[Items from a data source]
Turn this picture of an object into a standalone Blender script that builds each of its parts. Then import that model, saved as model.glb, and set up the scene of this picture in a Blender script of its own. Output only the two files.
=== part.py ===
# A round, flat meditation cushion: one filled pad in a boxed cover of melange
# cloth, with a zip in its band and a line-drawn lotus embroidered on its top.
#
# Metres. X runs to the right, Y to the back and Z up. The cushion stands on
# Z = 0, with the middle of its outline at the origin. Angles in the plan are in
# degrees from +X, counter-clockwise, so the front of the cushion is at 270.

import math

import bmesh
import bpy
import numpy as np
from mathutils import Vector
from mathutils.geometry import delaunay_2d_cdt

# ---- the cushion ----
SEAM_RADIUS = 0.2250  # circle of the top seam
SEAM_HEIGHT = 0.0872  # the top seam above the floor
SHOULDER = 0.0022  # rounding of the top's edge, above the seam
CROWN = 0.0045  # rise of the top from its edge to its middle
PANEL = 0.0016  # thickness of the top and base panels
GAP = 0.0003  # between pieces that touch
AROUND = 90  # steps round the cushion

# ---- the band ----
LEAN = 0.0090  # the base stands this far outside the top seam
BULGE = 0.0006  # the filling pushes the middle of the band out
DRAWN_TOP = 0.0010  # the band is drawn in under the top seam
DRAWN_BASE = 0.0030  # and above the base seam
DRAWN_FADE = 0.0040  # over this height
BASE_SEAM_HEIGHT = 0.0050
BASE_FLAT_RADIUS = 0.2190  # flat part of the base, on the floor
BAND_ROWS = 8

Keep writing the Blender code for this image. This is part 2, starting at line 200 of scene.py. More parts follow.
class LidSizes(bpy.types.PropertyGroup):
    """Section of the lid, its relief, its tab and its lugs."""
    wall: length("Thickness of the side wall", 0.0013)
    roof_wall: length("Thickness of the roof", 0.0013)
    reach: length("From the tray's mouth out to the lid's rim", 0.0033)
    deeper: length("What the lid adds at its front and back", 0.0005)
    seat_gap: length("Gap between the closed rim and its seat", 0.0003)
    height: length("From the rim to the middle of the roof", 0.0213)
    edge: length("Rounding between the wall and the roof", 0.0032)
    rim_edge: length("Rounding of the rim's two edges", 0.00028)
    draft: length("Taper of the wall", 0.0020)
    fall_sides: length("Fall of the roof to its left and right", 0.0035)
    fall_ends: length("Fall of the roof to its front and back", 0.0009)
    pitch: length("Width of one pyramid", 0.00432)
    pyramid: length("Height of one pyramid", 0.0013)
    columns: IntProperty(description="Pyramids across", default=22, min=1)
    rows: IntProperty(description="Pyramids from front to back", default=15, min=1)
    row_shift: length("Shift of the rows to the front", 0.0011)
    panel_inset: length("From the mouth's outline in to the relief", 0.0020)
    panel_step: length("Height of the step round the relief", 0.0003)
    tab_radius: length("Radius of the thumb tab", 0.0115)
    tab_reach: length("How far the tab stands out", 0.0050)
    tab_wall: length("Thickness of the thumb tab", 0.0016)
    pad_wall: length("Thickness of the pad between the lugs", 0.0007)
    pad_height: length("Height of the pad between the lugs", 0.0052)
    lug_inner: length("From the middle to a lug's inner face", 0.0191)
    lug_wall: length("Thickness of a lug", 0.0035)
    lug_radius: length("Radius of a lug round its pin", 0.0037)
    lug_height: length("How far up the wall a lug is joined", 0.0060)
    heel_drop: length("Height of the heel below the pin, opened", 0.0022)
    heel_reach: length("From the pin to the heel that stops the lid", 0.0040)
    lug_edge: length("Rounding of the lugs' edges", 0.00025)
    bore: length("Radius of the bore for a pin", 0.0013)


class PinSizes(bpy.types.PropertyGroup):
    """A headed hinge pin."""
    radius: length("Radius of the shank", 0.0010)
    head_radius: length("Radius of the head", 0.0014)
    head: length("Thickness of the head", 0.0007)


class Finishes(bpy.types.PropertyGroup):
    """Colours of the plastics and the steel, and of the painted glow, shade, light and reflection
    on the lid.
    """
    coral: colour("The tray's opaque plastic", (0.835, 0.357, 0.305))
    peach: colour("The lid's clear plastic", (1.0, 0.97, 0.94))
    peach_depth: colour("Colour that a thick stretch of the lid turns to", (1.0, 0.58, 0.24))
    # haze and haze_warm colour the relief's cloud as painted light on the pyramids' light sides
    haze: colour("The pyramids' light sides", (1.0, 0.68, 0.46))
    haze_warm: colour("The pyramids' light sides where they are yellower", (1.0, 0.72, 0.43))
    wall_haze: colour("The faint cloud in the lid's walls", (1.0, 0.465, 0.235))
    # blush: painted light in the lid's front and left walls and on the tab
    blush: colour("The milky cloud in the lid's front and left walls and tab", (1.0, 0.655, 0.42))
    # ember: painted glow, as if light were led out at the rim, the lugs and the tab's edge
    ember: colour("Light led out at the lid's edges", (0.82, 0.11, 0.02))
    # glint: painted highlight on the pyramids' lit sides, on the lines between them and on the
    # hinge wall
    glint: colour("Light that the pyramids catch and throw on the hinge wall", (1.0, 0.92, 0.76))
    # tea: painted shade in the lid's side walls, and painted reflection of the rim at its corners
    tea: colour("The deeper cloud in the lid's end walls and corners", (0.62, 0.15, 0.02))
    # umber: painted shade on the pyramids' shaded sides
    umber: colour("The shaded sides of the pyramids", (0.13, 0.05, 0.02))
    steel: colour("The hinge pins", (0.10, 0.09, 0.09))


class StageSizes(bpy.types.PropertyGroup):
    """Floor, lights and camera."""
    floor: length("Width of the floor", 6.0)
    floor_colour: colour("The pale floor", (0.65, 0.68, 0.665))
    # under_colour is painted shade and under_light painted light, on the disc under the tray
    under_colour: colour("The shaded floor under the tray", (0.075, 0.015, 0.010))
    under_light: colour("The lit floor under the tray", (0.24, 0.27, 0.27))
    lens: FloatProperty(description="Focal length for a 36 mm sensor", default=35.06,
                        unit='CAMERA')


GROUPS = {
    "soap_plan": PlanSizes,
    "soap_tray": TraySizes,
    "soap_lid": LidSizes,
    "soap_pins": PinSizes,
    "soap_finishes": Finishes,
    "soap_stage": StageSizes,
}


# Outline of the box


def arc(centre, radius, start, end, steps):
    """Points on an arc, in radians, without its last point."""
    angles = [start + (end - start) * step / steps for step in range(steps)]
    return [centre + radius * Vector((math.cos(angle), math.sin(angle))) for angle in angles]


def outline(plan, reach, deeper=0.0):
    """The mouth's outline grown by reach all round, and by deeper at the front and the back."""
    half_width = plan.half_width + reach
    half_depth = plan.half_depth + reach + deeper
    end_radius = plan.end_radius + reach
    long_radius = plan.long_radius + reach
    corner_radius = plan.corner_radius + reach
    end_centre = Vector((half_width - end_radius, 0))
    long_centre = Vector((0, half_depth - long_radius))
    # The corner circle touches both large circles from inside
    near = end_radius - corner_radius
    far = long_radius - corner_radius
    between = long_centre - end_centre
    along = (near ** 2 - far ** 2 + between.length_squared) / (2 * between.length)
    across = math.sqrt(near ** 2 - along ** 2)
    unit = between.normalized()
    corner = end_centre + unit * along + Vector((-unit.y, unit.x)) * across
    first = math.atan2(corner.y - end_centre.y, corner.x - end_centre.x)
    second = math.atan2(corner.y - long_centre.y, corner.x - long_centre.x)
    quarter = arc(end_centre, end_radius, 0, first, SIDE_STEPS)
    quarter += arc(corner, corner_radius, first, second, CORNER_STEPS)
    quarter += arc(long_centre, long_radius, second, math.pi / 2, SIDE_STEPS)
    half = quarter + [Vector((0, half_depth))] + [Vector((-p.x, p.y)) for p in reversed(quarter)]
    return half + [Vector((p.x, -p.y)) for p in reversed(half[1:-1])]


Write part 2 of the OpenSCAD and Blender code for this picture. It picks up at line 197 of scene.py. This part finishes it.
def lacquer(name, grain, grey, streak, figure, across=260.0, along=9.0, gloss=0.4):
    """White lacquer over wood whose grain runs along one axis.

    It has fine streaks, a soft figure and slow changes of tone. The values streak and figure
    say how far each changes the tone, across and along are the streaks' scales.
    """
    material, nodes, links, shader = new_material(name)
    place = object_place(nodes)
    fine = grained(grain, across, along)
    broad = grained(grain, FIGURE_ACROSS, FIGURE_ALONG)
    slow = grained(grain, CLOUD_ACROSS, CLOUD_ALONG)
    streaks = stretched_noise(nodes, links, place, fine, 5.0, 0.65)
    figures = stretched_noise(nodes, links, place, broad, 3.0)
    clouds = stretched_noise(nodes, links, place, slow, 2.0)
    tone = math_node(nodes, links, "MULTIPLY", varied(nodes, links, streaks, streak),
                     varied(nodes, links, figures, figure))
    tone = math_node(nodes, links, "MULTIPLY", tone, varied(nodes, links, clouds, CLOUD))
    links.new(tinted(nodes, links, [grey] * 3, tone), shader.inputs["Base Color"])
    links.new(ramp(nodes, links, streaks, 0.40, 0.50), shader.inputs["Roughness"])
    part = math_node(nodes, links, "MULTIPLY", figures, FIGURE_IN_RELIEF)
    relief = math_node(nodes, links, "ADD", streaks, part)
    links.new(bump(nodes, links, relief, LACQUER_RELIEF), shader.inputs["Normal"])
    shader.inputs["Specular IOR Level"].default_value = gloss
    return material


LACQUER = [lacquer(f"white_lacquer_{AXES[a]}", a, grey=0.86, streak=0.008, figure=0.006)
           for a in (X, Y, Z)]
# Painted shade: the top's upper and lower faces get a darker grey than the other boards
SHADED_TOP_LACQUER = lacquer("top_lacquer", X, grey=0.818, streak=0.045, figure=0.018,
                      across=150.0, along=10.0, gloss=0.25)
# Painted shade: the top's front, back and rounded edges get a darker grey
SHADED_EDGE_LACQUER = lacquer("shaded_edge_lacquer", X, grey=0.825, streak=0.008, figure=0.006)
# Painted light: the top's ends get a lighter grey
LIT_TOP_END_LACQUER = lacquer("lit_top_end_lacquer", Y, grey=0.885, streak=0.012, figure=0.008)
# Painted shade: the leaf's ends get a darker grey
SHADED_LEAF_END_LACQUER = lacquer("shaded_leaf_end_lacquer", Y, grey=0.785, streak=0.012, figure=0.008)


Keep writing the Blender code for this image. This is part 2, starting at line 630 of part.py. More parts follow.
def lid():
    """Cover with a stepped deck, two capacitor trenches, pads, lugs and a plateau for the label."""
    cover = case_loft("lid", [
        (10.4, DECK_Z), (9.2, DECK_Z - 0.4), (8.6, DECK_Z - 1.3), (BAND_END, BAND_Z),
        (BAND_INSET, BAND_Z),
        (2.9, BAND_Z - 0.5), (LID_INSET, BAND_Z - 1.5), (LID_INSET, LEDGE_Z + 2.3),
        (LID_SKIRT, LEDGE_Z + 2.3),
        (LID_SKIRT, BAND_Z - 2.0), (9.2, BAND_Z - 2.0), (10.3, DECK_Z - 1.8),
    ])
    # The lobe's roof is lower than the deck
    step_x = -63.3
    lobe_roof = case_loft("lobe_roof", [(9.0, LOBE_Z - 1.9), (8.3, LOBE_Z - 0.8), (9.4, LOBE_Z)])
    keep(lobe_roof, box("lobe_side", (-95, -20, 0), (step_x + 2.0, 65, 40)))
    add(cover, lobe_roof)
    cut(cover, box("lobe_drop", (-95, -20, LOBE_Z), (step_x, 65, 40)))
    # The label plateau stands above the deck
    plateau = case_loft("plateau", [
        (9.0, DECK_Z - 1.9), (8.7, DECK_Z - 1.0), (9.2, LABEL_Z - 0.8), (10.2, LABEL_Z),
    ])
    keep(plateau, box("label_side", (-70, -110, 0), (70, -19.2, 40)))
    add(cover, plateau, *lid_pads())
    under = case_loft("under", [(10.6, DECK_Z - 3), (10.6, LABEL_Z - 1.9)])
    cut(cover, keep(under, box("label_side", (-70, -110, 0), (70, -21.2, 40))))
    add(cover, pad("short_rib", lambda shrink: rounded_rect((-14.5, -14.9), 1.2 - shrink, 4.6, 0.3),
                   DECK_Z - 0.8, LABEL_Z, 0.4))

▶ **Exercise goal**
Taking the records above, retype every line from the one with "Write part 2" down to the one with "along one axis.", exactly and with nothing else.

▶ **Correct result**
Write part 2 of the OpenSCAD and Blender code for this picture. It picks up at line 197 of scene.py. This part finishes it.
def lacquer(name, grain, grey, streak, figure, across=260.0, along=9.0, gloss=0.4):
    """White lacquer over wood whose grain runs along one axis.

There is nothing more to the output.